>>>

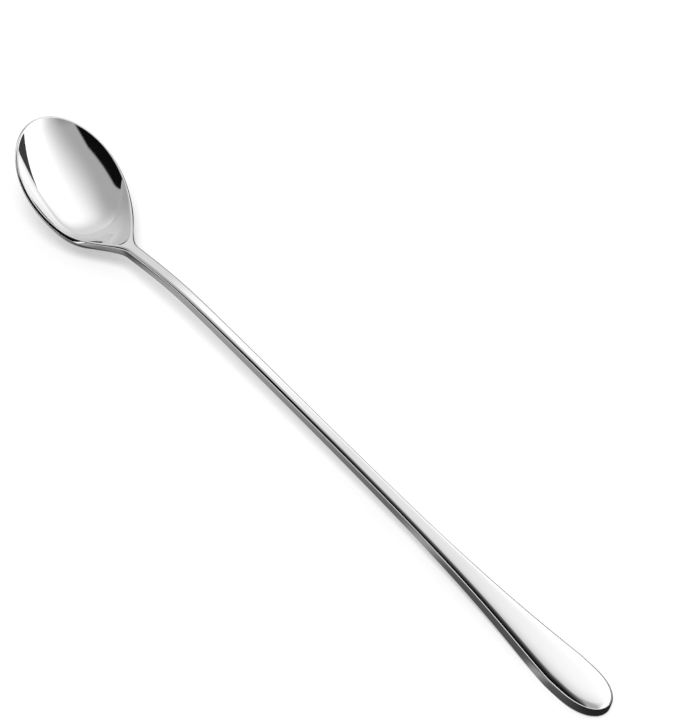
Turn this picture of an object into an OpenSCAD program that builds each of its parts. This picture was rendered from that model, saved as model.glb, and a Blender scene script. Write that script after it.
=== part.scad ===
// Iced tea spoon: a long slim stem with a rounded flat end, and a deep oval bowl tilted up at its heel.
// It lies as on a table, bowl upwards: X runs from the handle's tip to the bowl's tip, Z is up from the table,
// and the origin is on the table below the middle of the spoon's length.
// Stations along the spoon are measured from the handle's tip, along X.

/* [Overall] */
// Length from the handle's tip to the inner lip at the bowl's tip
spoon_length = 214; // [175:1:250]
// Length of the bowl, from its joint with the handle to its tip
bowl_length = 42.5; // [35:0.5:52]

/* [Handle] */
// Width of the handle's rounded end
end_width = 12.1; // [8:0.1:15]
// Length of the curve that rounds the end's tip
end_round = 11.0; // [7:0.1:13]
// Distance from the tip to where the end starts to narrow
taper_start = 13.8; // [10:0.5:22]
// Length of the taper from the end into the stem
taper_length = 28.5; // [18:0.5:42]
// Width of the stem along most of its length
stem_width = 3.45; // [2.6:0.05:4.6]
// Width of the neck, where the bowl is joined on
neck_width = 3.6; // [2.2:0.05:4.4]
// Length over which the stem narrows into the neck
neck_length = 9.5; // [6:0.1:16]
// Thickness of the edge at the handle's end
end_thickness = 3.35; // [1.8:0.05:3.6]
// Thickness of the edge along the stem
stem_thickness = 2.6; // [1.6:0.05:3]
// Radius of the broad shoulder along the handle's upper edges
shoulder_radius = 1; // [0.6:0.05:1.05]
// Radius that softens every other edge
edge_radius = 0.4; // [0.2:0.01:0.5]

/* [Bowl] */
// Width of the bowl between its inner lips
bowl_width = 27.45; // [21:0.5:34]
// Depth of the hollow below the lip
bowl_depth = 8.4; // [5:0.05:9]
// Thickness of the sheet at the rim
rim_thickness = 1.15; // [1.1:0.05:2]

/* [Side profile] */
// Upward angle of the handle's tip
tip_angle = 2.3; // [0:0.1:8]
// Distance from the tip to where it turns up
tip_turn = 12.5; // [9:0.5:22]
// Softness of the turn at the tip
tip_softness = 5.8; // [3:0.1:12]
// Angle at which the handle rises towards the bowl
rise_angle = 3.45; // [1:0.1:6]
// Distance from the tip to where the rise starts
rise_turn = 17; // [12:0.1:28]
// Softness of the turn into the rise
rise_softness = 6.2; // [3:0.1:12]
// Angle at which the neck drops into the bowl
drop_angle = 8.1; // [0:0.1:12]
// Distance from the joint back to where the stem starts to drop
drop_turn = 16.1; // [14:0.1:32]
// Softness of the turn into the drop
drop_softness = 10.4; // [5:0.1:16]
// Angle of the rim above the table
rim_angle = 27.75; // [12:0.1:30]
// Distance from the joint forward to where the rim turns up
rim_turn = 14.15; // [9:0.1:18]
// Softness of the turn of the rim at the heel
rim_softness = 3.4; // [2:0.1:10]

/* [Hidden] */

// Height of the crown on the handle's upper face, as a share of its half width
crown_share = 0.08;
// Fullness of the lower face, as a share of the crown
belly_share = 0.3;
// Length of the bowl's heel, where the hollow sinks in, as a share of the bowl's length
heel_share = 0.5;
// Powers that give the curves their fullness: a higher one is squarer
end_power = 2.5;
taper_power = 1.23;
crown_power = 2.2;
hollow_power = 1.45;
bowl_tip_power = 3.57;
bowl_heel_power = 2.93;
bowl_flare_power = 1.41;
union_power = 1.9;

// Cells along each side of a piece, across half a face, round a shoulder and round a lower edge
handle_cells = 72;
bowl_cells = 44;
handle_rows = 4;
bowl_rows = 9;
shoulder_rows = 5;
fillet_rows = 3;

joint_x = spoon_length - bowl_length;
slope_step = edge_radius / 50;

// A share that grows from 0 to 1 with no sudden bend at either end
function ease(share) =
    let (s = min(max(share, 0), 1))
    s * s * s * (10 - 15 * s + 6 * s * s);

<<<

== Goal ==
In the material above, how many lines hold the word "into"? Say only the number.

== Final answer ==
6